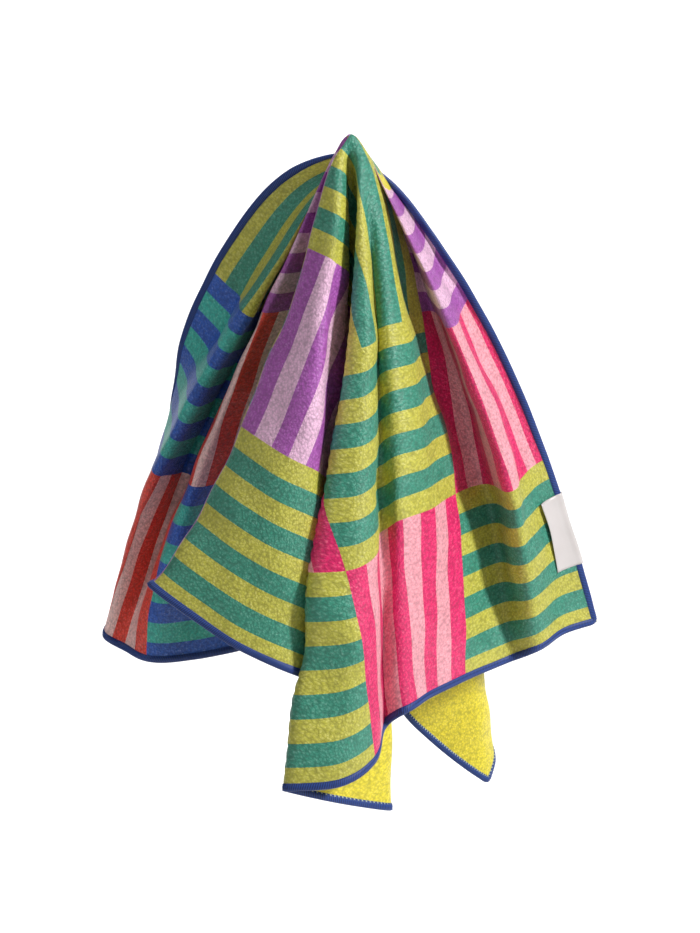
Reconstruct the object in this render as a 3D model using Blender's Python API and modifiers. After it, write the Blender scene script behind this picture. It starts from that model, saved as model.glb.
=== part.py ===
"""Hand towel hung from one point, with a small blank label sewn over its hem.

The towel is one flat rectangle, 800 by 500 mm. The middle of one long side and a point
169 mm in from it are gathered at the tip, and the cloth falls from there in uneven folds.
Each row of RIBS is one fold line, from its place at the tip to its place on the outer edge,
and the cloth is a loft across those lines. X is right, Y is away from the front, Z is up,
and the origin is the tip, where the towel hangs.
"""

import math

import bmesh
import bpy
import numpy as np

# Sizes in millimetres
MM = 0.001
HALF_LENGTH = 400
WIDTH = 500
CLOTH_THICKNESS = 2.0
STRIP_WIDTH = 17.0
GATHER_STRIPS = 2
ROWS = 17
ROW_EASE = 1.25
TIP_EASE = 0.04
THROW_PLACE = 0.06

LABEL_THICKNESS = 1.0
LABEL_START = 295
LABEL_LENGTH = 56
LABEL_GAP = 0.6
LABEL_ACROSS = (0.0, 0.25, 0.5, 0.75)
LABEL_REACH = 0.02
LABEL_TURN_STEPS = 4

# Points gathered at the tip, in order from the long edge to the tip
# name, distance from the long edge, x, y, z
GATHER = (
    ("mid_edge", 0, -4, 20, -13),
    ("back_dip", 20, 9, 24, -20),
    ("side_peak", 55, 14, 8, -17),
    ("side_dip", 110, 6, 17, -13),
    ("tip", 169, 0, 0, 0),
)

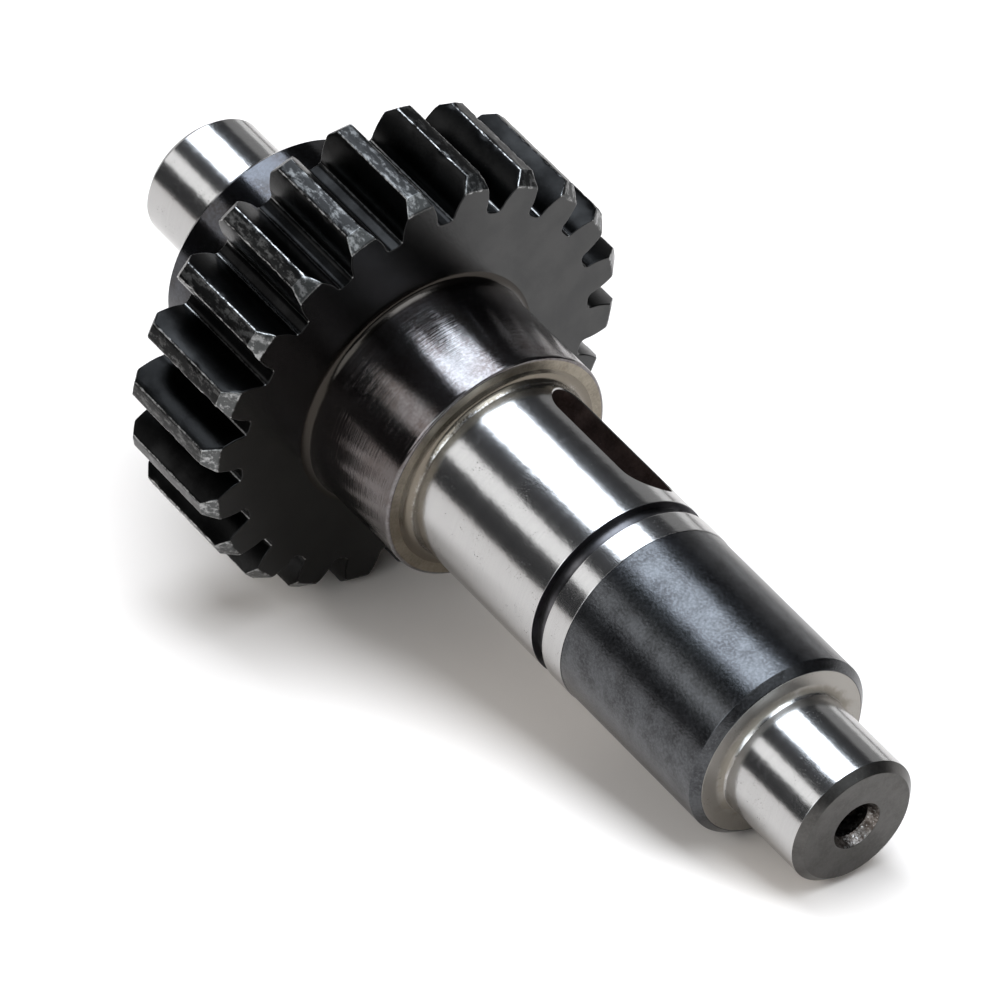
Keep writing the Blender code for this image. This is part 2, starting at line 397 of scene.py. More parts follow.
def newFinish(name):
    # the Mapping node turns the world's metres into millimetres on the shaft's own axes:
    # x topward, y sideward, z along
    finish = bpy.data.materials.new(name)
    finish.use_nodes = True
    tree = finish.node_tree
    turn = Matrix([topward, sideward, axis])
    start = -(turn @ Vector(rearPoint)) * metre
    world = put(tree, "ShaderNodeTexCoord", {}).outputs["Object"]
    place = put(tree, "ShaderNodeMapping", {
        "Vector": world, "Location": start, "Rotation": turn.to_euler(), "Scale": (metre, metre, metre)})
    shader = tree.nodes["Principled BSDF"]
    shader.inputs["Metallic"].default_value = 1.0
    return finish, tree, shader, place.outputs[0]


def placeGroup(tree, group, sockets):
    return put(tree, "ShaderNodeGroup", sockets, node_tree=group).outputs


def attribute(tree, name):
    # a weight stored on the mesh, and zero on a piece that doesn't have it
    return put(tree, "ShaderNodeAttribute", {}, attribute_name=name).outputs["Fac"]


def addMarks(tree, place, look):
    return placeGroup(tree, grinding, {
        "Place": place, "Spacing": look["lineSpacing"], "Scratches": look.get("scratches", 0)})


def addSkin(tree, place, look):
    return placeGroup(tree, oxide, {
        "Place": place, "Cloud size": look["cloudSize"], "Grain size": look["grainSize"],
        "Fleck share": look.get("flecks", 0)})


def addFilm(tree, place, look):
    return placeGroup(tree, stain, {
        "Place": place, "Corner": attribute(tree, "corner"), "Amount": look["film"],
        "Patch size": look["filmPatch"]})["Film"]


def addBare(tree, place, look, edge, amount):
    return placeGroup(tree, worn, {
        "Place": place, "Edge": attribute(tree, edge), "Amount": look[amount],
        "Patch size": look["wearPatch"]})["Bare"]


def roughly(tree, pattern, look):
    return blend(tree, pattern, look["rough"] - look["roughSpread"], look["rough"] + look["roughSpread"])


def connect(tree, shader, colour, roughness, height):
    # the height is in millimetres
    bump = put(tree, "ShaderNodeBump", {"Height": height, "Distance": 1 / metre, "Strength": 1.0})
    tree.links.new(colour, shader.inputs["Base Color"])
    tree.links.new(roughness, shader.inputs["Roughness"])
    tree.links.new(bump.outputs["Normal"], shader.inputs["Normal"])


filmStrength = 0.75             # how far a full film hides what is under it
bareRough = 0.3                 # roughness of bare steel at worn edges


def groundSteel(look):
    # bright ground metal with fine lines, dark specks and a stained film; where groundFrom is given,
    # the wheel didn't reach the metal behind it, and the border is ragged
    finish, tree, shader, place = newFinish(look["name"])
    marks = addMarks(tree, place, look)
    skin = addSkin(tree, place, look)
    film = addFilm(tree, place, look)
    steel = blend(tree, marks["Lines"], look["shade"], look["tint"])
    steel = blend(tree, times(tree, film, filmStrength), steel, look["filmTint"])
    steel = blend(tree, marks["Scratch"], steel, look["scratchTint"])
    specks = times(tree, skin["Flecks"], span(tree, skin["Clouds"], 0.5, 0.62))
    steel = blend(tree, specks, steel, look["speckTint"])
    rough = roughly(tree, marks["Lines"], look)
    rough = blend(tree, film, rough, look["rough"] + look["filmRougher"])
    rough = blend(tree, larger(tree, marks["Scratch"], specks), rough, look["markRough"])
    fine = plus(tree, marks["Lines"], times(tree, skin["Grain"], 0.3))
    height = plus(
        tree, times(tree, fine, look["lineDepth"]), times(tree, skin["Clouds"], look["waviness"]))
    if look.get("groundFrom"):
        along = put(tree, "ShaderNodeSeparateXYZ", {0: place}).outputs[2]
        ragged, speckled = [
            times(tree, minus(tree, skin[pattern], 0.5), look[amount])
            for pattern, amount in (("Clouds", "borderRaggedness"), ("Grain", "borderSpeckle"))]
        reached = plus(tree, along, plus(tree, ragged, speckled))
        border, reach = look["groundFrom"], look["borderReach"]
        unground = span(tree, reached, border + reach, border - reach)
        steel = blend(tree, unground, steel, look["unground"])
        rough = blend(tree, unground, rough, look["ungroundRough"])
    connect(tree, shader, steel, rough, height)
    return finish


def blackenedSteel(look):
    # oxide skin over steel: mottled, finely grained, darker where it is filmed and where painted shade
    # darkens one side, bare at its edges
    finish, tree, shader, place = newFinish(look["name"])
    skin = addSkin(tree, place, look)
    marks = addMarks(tree, place, look)
    bare = addBare(tree, place, look, "edge", "wear")
    film = addFilm(tree, place, look)
    cloudy = span(tree, skin["Clouds"], 0.35, 0.65)
    colour = blend(tree, cloudy, look["shade"], look["tint"])
    grained = span(tree, skin["Grain"], 0.35, 0.7, 0.0, look["grainContrast"])
    colour = blend(tree, grained, colour, look["grainTint"])
    # the film tint covers both the oil film and the painted shade on one side of the piece
    filmAndPaintedShade = larger(tree, times(tree, film, filmStrength), attribute(tree, "soot"))
    colour = blend(tree, filmAndPaintedShade, colour, look["filmTint"])
    flecked = times(tree, skin["Flecks"], look["fleckStrength"])
    colour = blend(tree, flecked, colour, look["bare"])
    colour = blend(tree, bare, colour, look["bare"])
    rough = roughly(tree, skin["Grain"], look)
    rough = blend(tree, bare, rough, bareRough)
    grain = times(tree, skin["Grain"], look["grainDepth"])
    height = plus(tree, grain, times(tree, marks["Lines"], look["lineDepth"]))
    connect(tree, shader, colour, rough, height)
    return finish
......
OBJECTIVE
Pick each line holding the word "Blender" out of the listing.

WRITTEN RESPONSE
Reconstruct the object in this render as a 3D model using Blender's Python API and modifiers. After it, write the Blender scene script behind this picture. It starts from that model, saved as model.glb.
Keep writing the Blender code for this image. This is part 2, starting at line 397 of scene.py. More parts follow.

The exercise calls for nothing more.